January 26th, 2012 · 14 Comments · Analysis and Comment, City Politics

Alvin Penn

Alvin Penn in 1999

Not later than January 1, 2000, each municipal police department and the Department of Public Safety shall adopt a written policy that prohibits the stopping, detention or search of any person when such action is solely motivated by considerations of race, color, ethnicity, age, gender or sexual orientation, and the action would constitute a violation of the civil rights of the person.

It was the spring of 1996 and Alvin Penn, an African American state senator from Bridgeport, was stopped by a white police officer in neighboring Trumbull that had an all-white police department. The cop interrogated Penn about his location.

“I asked why I was being stopped and why I needed to be aware of which town I was in. I wanted to know what difference that made,” Penn had said in describing the situation. “He told me he didn’t have to give a reason for stopping me and said if I made an issue of it he would give me a ticket for speeding.”

Alvin Penn was one of those guys who had the ability to make friends fast. Gregarious, quick-witted, an unforgettable cackling laugh. He also was not bashful about voicing an opinion. The police stoppage that day led to the passage in 1999 of an act carrying his name, one that has bombarded the airwaves in light of four East Haven police officers charged by federal authorities with violating the civil rights of Latinos, followed by the bizarre response of the city’s taco-talking mayor.

Penn was not groomed by the city’s African American political establishment. When Penn entered the scene 30 years ago Charlie Tisdale was both the organizational and public leader. In 1983 Tisdale became the first African American to win the nomination for mayor of a major party in the city. Tisdale was a commanding presence, smart, opinionated, the best singular political organizer in the city. He had directed (and still does) the city’s anti-poverty agency Action for Bridgeport Community Development, worked for Jimmy Carter’s presidential administration and then began building an organization to become mayor.

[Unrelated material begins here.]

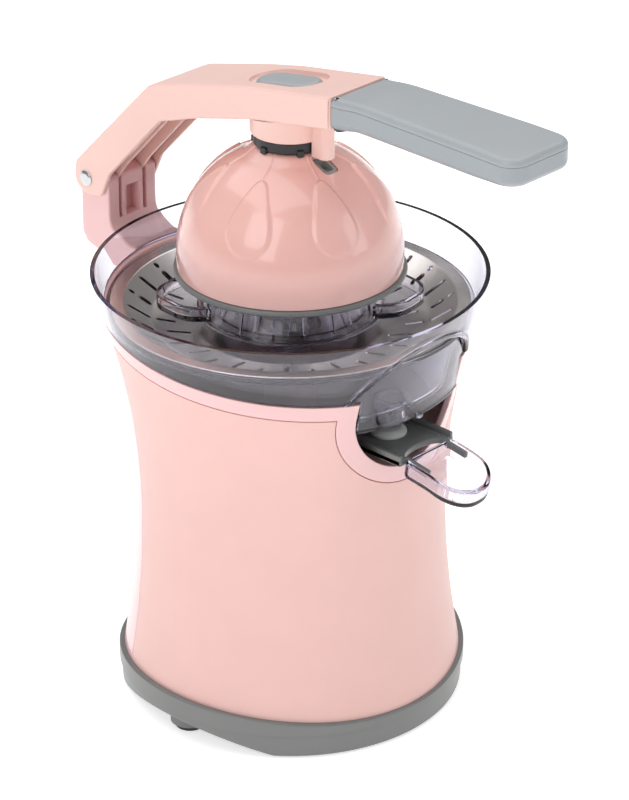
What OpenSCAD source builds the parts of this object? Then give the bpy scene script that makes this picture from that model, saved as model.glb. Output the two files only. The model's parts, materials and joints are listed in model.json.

He came close in 1983, the year he won a multi-candidate Democratic primary loaded with a bunch of white guys who split the vote when white voters still dominated registration and turnout. Tisdale lost the general election in a close contest to Republican incumbent Mayor Lenny Paoletta.

With Tisdale in the race, African American campaign workers were hard to come by in that 1983 primary. Tom Bucci, who would become mayor in 1985, reminisced about that 1983 primary and his meager African American support. “I had Alvin.”

Penn was not a major political player in 1983. He had landed work with the Bridgeport Chamber of Commerce where he built relationships with the city’s business community. He also aspired to political office. Alvin ran for several local offices unsuccessfully. In 1991, he lost a City Council seat in a primary by the thinnest of margins. What now?

While Tisdale had been the highest profile African American figure in the city, it was Margaret Morton who changed city politics forever when she knocked off State Senator Sal DePiano in a Democratic primary in 1980. That nice, but mentally strong, funeral home director had buried the city’s political establishment from ever again dictating its candidate for State Senate. The game changed. When Margaret decided to retire in 1992 it was Alvin who replaced her. It was almost as though Alvin losing that council seat so narrowly made him the sympathetic choice. But, as well, Alvin had invested time in city politics.

Alvin received the oath of office for State Senate in January of 1993. As a state senator he fought passionately for casino gaming for the city when the casino bill was voted down in 1995, lobbied his peers for more state dough for the city and moolah for the ballpark and arena at Harbor Yard. Alvin could be stubborn too. He just about single-handedly denied a tardy lottery winner millions after legislators wanted to award the man the money even though he was just three days late from the deadline to claim the dough. How could Alvin be so cold-hearted, so stubborn? If I support this they’ll say I did it because the guy was black, Alvin defended.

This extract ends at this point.